In effect, the Ecuadorian government signed an agreement with the International Monetary Fund that requires them to open the Amazon up for oil to help pay their debts. According to an optimistic 1999 study by the Ecuadorian Ministry of Energy and Mines, which was reported in the New York Times last year, the Ecuadorian Amazon could yield as much as 26 billion barrels in oil reserves, enough to rival Mexico and Nigeria.

In Block 23, an Argentinean company called Compañia General de Combustibles (CGC) stands to gain the most from the concessions, though the Houston-based Burlington Resources also won the bid for a portion of that block, along with other blocks in the Amazon. The United States, which already gets more oil from Latin America than the Middle East, stands to gain a lot from further access to the Amazon's potential reserves.

But Bruno says that Ecuador's oil boom in the late 1970s hasn't helped most Ecuadorians. Poverty amongst Ecuadorians has actually increased, he claims.

"It's been a disastrous path for the last 30 years," Bruno said.

In the same Times article a year ago, Bruno was quoted as calling the battle over oil rights in Block 23 a possible "Waterloo" for the Ecuadorian government's battle for oil contracts. Nowhere has the battle over oil concessions between indigenous Ecuadorians and the government been more contentious than in Block 23.

The Sarayaku's case took off in 2000, when Sarayaku elder Sabino Gualinga came to New York City to look for help at the United Nations. He also contacted Ecuadorian-American Karen Marrero, who began helping him look for legal representation in the United States. The process was difficult, Marrero said, but they finally caught the attention of the Center for Justice and International Law (CEJIL) and decided to take their case to the Inter-American Commission on Human Rights.

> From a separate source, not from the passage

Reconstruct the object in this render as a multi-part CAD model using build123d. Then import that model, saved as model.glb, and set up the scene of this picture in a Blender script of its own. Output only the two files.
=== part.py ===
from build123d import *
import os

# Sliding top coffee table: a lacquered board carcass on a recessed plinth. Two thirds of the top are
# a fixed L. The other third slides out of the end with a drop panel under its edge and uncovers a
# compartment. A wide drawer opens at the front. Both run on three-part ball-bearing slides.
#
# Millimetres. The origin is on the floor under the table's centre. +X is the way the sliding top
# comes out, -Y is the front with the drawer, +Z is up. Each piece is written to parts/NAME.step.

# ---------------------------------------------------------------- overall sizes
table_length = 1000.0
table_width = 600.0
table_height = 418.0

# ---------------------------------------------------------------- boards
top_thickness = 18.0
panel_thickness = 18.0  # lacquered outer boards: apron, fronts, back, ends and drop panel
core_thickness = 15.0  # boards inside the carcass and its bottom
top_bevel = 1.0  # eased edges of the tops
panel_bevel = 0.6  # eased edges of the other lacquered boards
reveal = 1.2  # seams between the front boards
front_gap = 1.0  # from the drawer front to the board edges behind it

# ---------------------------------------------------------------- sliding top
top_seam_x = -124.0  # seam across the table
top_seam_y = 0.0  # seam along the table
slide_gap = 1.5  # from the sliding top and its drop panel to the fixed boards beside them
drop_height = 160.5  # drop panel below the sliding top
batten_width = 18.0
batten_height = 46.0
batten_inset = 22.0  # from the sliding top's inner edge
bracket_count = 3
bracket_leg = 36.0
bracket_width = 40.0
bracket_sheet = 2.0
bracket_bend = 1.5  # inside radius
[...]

The Inter-American Court is the commission's autonomous judicial institution, of which Ecuador is a member, that applies and interprets the American Convention on Human Rights. Because many Sarayaku claimed they were being harassed by oil companies and the Ecuadorian military (who were preparing for seismic testing in Block 23), CEJIL—along with lawyers based in Ecuador—made a case for the protection of their human rights to the Inter-American Court. In July of this year, they won.

That victory prompted the talks in Quito, which were supposed to show the Sarayaku that the government was concerned for their welfare. But Marrero says the television statement by Lopez erased what little trust the Sarayaku may still have had for the government.

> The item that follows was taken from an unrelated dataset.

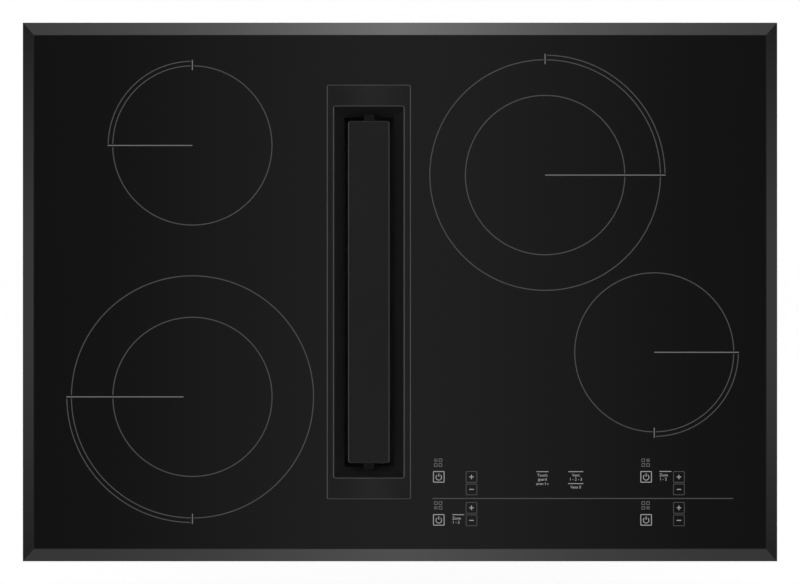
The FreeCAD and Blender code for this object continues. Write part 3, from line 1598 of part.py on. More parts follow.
def build():
    """Make every sub-part."""
    glass_top()
    worktop_seal()
    burner_box()
    box_floor()
    for name, (x, y, zone, turn) in BURNERS.items():
        notch_pan(element_pan(name, x, y, zone), turn, zone)
        element_insulation(name, x, y, zone, turn)
        element_ribbon(name, x, y, zone, turn)
        element_limiter(name, x, y, zone, turn)
    support_rails()
    element_springs()
    control_housing()
    control_board()
    touch_pads()
    relay_board_tray()
    relay_board()
    junction_box()
    junction_cover()
    conduit_connector()
    grille_frame()
    grille_cover_bar()
    grille_brackets()
    vent_chamber_gasket()
    vent_chamber()
    filter_frame()
    filter_mesh()
    filter_rails()
    plenum()
    drip_cup()
    scroll_wrap()
    scroll_inlet_plate()
    scroll_motor_plate()
    blower_wheel()
    motor_rotor()
    motor_front_bell()
    motor_rear_bell()
    motor_stator()
    motor_bearings()
    capacitor()
    capacitor_clamp()
    outlet_transition()
    outlet_collar()
    damper_disc()
    damper_pin()
    for side, sign in (("left", -1), ("right", 1)):
        hold_down(side, sign)
        clamp_screw(side, sign)
    case_screws()


def check():
    """Stop on any object that failed, and on any shape that is empty or not valid."""
    for thing in DOC.Objects:
        if "Invalid" in thing.State or "Error" in thing.State:
            raise RuntimeError(f"{thing.Label}: {thing.State}")
    for node in NODES:
        if node.Shape.isNull() or not node.Shape.isValid() or not node.Shape.Solids:
            raise RuntimeError(f"{node.Label} has no valid solid")


def export():
    """Write one file for each node."""
    os.makedirs("parts", exist_ok=True)
    for node in NODES:
        node.Shape.exportStep(f"parts/{node.Label}.step")
        print(f"{node.Label}: {len(node.Shape.Solids)} solids, {node.Shape.Volume:.1f} mm3")


build()
DOC.recompute()
check()
export()
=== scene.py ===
"""Looks for a downdraft cooktop: polished glass, printed zones, enamelled grille and ducts."""

import json
import math
from collections import namedtuple

import bmesh
import bpy
from mathutils import Matrix, Vector


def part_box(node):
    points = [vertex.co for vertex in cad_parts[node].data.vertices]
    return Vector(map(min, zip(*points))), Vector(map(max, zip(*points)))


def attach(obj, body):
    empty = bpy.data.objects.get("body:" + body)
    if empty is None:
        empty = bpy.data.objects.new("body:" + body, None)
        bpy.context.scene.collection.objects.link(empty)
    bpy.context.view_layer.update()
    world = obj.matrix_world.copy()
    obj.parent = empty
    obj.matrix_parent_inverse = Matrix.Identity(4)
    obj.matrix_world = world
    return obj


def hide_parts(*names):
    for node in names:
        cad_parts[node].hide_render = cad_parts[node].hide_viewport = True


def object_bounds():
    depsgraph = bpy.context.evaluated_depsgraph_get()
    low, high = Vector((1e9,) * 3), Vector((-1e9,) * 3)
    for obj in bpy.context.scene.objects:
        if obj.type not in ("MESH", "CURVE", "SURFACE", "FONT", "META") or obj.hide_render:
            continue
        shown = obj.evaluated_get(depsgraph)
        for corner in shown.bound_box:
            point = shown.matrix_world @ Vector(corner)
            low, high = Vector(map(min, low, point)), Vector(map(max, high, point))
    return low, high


bl_info = {
    "name": "Downdraft cooktop finish",
    "version": (1, 0, 0),
    "blender": (4, 5, 0),
    "location": "View3D > Sidebar > Cooktop",
    "description": "Dresses the downdraft cooktop's frame with its glass, print and sheet metal",
    "category": "Object",
}

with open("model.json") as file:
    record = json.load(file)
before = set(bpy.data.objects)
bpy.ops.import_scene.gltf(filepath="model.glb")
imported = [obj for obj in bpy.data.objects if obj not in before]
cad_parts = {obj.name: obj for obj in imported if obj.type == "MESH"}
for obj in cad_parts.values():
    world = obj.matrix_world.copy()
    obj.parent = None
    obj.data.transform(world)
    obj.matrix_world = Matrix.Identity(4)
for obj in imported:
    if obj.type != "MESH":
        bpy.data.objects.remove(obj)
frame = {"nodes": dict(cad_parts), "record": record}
CAD_BOX = [list(map(float, corner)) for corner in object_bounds()]

MM = 0.001
ROOT = "cooktop"
WHITE = (1.0, 1.0, 1.0, 1.0)
GLASS_TOP = Vector(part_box("glass_top")[1]).z
GRILLE_FOOT = Vector(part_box("grille_frame")[0]).z
BAR_TOP = Vector(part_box("grille_cover_bar")[1]).z
FLOOR_Z = CAD_BOX[0][2]

# Cooking zones in millimetres: centre, printed radii, the angle from which the outer arc
# runs a quarter round, which way the size line points and how far out it starts
Zone = namedtuple("Zone", "at rings quarter line start")
ZONES = (
    Zone((-215.2, 151.9), (82.5,), 90, 180, 0.0),
    Zone((-215.1, -108.7), (125.5, 82.5), 180, 180, 9.2),
    Zone((150.4, 121.2), (119.5, 82.6), 0, 0, 0.0),
    Zone((263.5, -62.5), (82.4,), 270, 0, 0.0),
)
LINE_PAST_ARC = 0.6
TICK_SHIFT = 0.9

# Touch keys in millimetres: the columns and rows of the power keys and of the plus and
# minus keys, and where four small squares stand and which of them is filled
POWER_COLUMNS = (40.2, 255.1)
POWER_ROWS = (-191.6, -236.2)
STEP_COLUMNS = (74.1, 289.1)
STEP_ROWS = ((-191.7, "plus"), (-204.6, "minus"), (-223.7, "plus"), (-236.7, "minus"))
ZONE_MARKS = ((39.5, -176.9, 0), (254.6, -176.9, 1), (39.5, -221.2, 2), (254.6, -221.2, 3))
ZONE_MARK_CORNERS = ((-1, 1), (1, 1), (-1, -1), (1, -1))
ZONE_MARK_REACH = 2.45
ZONE_MARK_SIDE = 3.5
ZONE_MARK_LINE = 0.5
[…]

If oil drilling begins in Block 23, Marrero said, "It will completely destroy [the Sarayaku] way of life." She added that unlike some other indigenous Kichwa in the area, the Sarayaku are unwilling to accept offers of financial compensation in return for oil contracts.

That's because the Sarayaku concerns aren't purely economic. They believe they share their Amazon homeland with spirits of the jungle.

"If the jungle is destroyed, the [spirits] will run away..." explained Marrero. "If that happens, how are they going to live?"

And so despite the possibility of new jobs that would come with oil development, which has enticed at least some indigenous peoples in the area, the Sarayaku remain opposed to the concessions.

"Oil would be the end of their traditions, their culture, and their environment as they know it," Bruno said. Both access roads and the drilling developments would significantly damage the forest, Bruno explained, something the Sarayaku have observed in the northern regions of the Ecuadorian Amazon and are anxious to avoid.

Compared with the prospect of jobs, this destruction isn't worth it.

"They don't want to be day laborers," Bruno said.